Entries with model source code:
━━━━━━━━━━

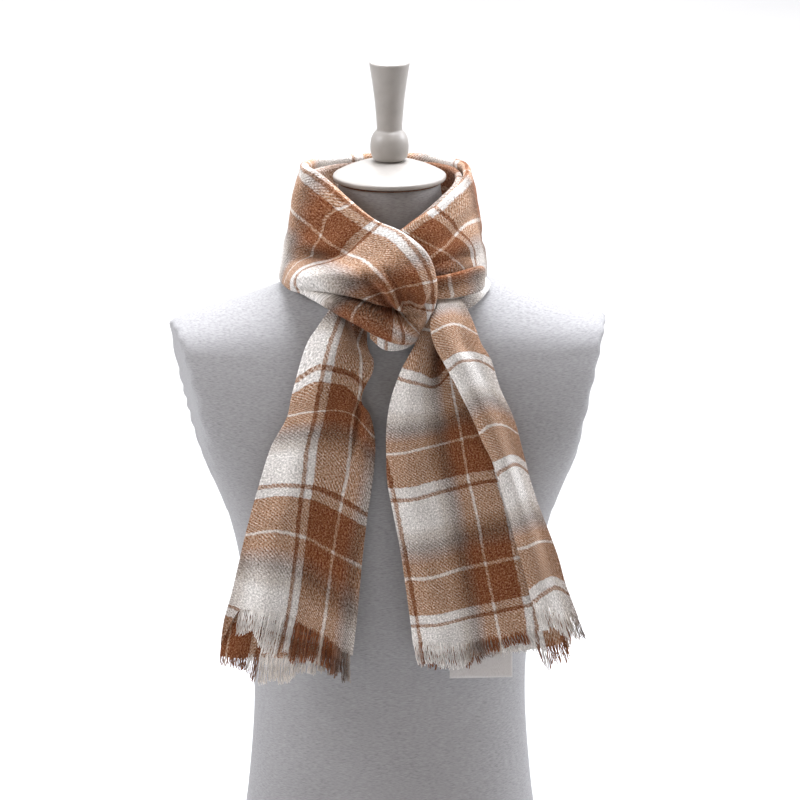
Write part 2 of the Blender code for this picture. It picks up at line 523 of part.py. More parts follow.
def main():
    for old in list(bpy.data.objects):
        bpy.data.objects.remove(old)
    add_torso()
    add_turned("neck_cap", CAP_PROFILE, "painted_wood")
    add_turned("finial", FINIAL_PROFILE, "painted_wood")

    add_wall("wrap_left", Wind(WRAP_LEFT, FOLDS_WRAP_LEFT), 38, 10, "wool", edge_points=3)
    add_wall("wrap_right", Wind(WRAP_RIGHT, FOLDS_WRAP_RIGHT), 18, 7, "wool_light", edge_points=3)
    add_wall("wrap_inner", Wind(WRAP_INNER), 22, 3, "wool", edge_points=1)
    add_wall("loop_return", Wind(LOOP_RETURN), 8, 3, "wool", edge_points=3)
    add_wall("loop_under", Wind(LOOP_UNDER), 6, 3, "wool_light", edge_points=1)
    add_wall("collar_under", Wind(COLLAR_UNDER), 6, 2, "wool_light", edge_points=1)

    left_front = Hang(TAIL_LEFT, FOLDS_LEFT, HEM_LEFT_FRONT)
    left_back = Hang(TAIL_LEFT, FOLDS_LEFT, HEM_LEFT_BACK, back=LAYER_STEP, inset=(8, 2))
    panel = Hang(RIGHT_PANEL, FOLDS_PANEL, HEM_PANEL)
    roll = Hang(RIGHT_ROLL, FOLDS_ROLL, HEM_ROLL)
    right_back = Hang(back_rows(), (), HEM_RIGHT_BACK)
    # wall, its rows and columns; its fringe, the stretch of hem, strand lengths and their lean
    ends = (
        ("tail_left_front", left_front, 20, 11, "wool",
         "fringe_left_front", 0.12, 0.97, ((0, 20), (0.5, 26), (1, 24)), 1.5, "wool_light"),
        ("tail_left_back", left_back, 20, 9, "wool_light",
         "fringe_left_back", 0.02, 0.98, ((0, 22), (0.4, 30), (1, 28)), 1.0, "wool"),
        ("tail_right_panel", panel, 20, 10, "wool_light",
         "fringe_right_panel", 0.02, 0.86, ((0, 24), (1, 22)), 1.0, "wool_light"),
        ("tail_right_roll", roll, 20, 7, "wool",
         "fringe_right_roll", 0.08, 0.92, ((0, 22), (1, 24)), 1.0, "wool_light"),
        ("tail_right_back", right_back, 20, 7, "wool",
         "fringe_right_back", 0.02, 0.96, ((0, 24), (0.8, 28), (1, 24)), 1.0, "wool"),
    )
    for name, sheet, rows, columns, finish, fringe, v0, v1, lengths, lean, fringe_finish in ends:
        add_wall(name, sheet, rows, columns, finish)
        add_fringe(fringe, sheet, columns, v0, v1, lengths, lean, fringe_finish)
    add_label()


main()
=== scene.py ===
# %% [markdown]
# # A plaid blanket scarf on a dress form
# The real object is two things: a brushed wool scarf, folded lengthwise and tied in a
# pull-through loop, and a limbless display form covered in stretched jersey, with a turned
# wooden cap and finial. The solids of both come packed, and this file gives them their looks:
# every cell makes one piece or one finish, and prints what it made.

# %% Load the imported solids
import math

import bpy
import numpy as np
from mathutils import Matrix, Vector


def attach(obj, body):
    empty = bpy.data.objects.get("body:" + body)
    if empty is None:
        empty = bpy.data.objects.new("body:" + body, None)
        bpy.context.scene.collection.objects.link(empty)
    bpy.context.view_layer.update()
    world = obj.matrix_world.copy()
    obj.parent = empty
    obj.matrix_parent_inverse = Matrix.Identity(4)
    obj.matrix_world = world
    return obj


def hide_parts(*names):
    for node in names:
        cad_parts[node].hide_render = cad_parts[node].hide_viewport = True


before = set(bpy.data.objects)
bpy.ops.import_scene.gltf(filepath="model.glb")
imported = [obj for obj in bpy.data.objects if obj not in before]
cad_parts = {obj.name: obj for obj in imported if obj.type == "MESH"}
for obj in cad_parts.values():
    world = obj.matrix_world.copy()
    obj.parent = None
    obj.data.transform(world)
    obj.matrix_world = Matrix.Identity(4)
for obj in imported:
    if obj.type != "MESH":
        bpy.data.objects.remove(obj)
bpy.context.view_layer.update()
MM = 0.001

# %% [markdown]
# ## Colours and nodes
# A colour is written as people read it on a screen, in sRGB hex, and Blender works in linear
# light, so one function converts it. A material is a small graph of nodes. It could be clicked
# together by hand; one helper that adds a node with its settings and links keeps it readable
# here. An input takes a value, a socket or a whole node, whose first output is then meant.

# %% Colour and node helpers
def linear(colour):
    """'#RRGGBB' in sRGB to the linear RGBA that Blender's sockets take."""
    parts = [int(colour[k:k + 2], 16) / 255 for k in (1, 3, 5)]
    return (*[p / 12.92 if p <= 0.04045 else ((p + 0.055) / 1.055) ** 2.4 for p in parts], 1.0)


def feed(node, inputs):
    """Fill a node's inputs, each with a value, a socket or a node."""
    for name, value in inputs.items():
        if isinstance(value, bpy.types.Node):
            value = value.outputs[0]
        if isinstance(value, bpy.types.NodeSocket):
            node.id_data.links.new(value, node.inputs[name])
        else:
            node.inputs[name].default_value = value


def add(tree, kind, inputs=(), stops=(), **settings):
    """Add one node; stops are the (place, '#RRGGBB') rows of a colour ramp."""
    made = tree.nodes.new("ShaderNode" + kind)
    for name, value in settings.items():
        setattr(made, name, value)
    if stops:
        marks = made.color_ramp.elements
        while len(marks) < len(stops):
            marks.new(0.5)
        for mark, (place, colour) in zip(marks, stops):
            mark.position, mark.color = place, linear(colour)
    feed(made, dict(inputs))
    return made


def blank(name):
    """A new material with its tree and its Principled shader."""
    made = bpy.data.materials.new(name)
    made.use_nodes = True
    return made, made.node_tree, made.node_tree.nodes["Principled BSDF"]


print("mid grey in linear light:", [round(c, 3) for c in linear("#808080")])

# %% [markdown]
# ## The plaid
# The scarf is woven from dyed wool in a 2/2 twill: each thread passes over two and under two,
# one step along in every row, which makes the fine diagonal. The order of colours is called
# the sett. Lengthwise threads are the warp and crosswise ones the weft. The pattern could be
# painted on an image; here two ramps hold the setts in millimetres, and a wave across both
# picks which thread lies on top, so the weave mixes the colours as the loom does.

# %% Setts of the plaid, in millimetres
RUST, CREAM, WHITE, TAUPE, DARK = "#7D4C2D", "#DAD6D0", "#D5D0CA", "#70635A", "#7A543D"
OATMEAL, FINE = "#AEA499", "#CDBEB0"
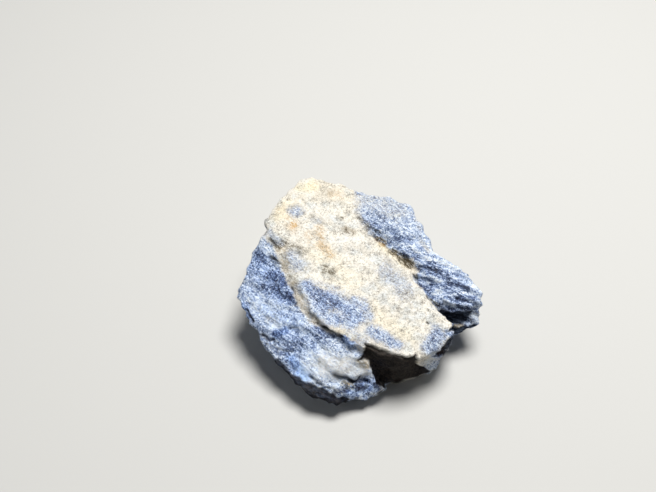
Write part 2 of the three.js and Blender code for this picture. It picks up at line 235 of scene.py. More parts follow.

━━━━━━━━━━

Copy verbatim the line that contains "lengths, lean, fringe_finish)", the line that contains "if empty is", and all lines between them.

        add_fringe(fringe, sheet, columns, v0, v1, lengths, lean, fringe_finish)
    add_label()


main()
=== scene.py ===
# %% [markdown]
# # A plaid blanket scarf on a dress form
# The real object is two things: a brushed wool scarf, folded lengthwise and tied in a
# pull-through loop, and a limbless display form covered in stretched jersey, with a turned
# wooden cap and finial. The solids of both come packed, and this file gives them their looks:
# every cell makes one piece or one finish, and prints what it made.

# %% Load the imported solids
import math

import bpy
import numpy as np
from mathutils import Matrix, Vector


def attach(obj, body):
    empty = bpy.data.objects.get("body:" + body)
    if empty is None:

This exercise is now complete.